Pressing the full length of himself against her, his long, tapered fingers rose to wrap around her throat until his thumb stroked her pulse. “Let me out,” he growled into her ear. Not his voice, more animal than human. The sound made her scalp tingle.
She couldn’t speak through her fear-constricted throat, but she shook her head. No. She couldn’t let him leave.
His knee pitched forward, wedging itself between her legs and thumping the door behind her. In this position, his thigh grazed her most sensitive flesh, his body heat covering her like the world’s sexiest blanket. His weight pressed against her chest as he brought his lips to her ear again. “Let me out, now.”

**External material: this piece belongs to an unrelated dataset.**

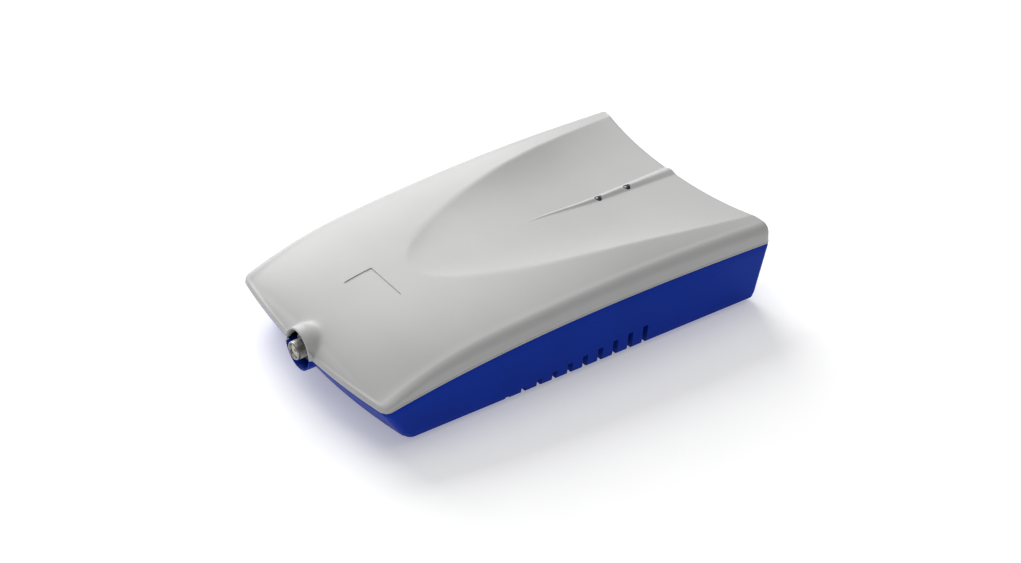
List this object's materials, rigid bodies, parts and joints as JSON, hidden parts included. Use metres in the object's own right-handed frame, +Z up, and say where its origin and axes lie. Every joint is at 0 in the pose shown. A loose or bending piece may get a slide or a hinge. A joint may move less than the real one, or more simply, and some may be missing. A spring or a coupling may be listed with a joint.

She attempted to push him away, but even with his diminished body weight, he was bigger than her, stronger than her. Her hands shoved ineffectively at his chest, the feel of his lean muscle against her palms awakening that thing within her she’d fought so hard to suppress. Why did he have to look the way he did? Against her wishes, her body responded, a rush of heat flooding her core.
He inhaled sharply. Damn, he could smell her excitement. He let go of her throat and caught her wrists in one hand, pressing them against the wall above her head. Was it possible for him to get any closer without being inside her? The thought made her insides quiver. His breath coiled against her lips.
All at once, everything changed. She was no longer an acolyte of twenty-five in Jason’s apartment. She was fifteen, on a dirty mattress in the back of a truck stop, and a foul man was holding her wrists. The memory slammed into her, shaking her to her bones. Any desire she’d felt quickly turned to fear, and her breath came in ragged pants.
“Go!” she shouted. “I give you permission to leave.”
Jason retracted immediately and snatched his keys from the small table in the foyer. She lunged out of his way as he barreled through the door.
Once he was gone, Selene pitched forward, catching herself on her denim-clad knees. The walls wavered, the air hot and oppressive. No. It wasn’t the walls or the apartment. It was her. She was under attack from the inside. Panic. Anxiety.
She closed her eyes and thought of her anchor, that one supremely happy memory with the power to bring her back from the brink of a full-blown meltdown. It had been a long time since she’d needed to use it. But with her ghosts circling, the trauma of her past creeping into the present, she needed to employ the coping skills she thought she’d perfected long ago.
When she called on the memory, it was always the color blue she remembered first: a shade deeper than royal blue, but not quite navy. Edged in white, it was the color of a wall… no, a room. The blue room. Rivergate Manor. She was too dirty to be in that room, but the man who had brought her there had told her to wait. He’d seemed nice.
“Hello, dear.” Artemis’s gray spirals seemed to pick up a hint of the blue, further emphasizing the color of her eyes. Selene thought she looked like an angel. “My friend tells me he found you living under a bridge. Where is your family?”
Selene shook her head.
“My friend tells me he saw you shift last night.”
Hugging herself, Selene’s eyes widened.
“You didn’t think I’d know about the shift? Oh yes. I’m a werewolf too. We all are wolves here.” Artemis sat down on an upholstered bench near the fireplace. “Are your parents wolves?” she asked softly.
Selene shook her head.
“Did they kick you out of the house?”
How did she know? Selene looked down at her feet.
“It happens more than you might think. Lycanthropy is genetic. On occasion, werewolves breed with humans and the gene is suppressed. It might rear its head two or three generations from the source. This can be terrifying to people unfamiliar with our kind.”
“They’re gone now. They moved,” Selene said, remembering the day she’d come home from high school to find an empty house and no forwarding address. “I haven’t seen them in almost a year.”
“That’s a long time to be living on the street. What are you… fifteen?”
“Sixteen. I’ll be seventeen in January.”
Artemis nodded. “How would you like this to be your new home? You can stay here with us and I’ll take care of you. We’ll become your pack.”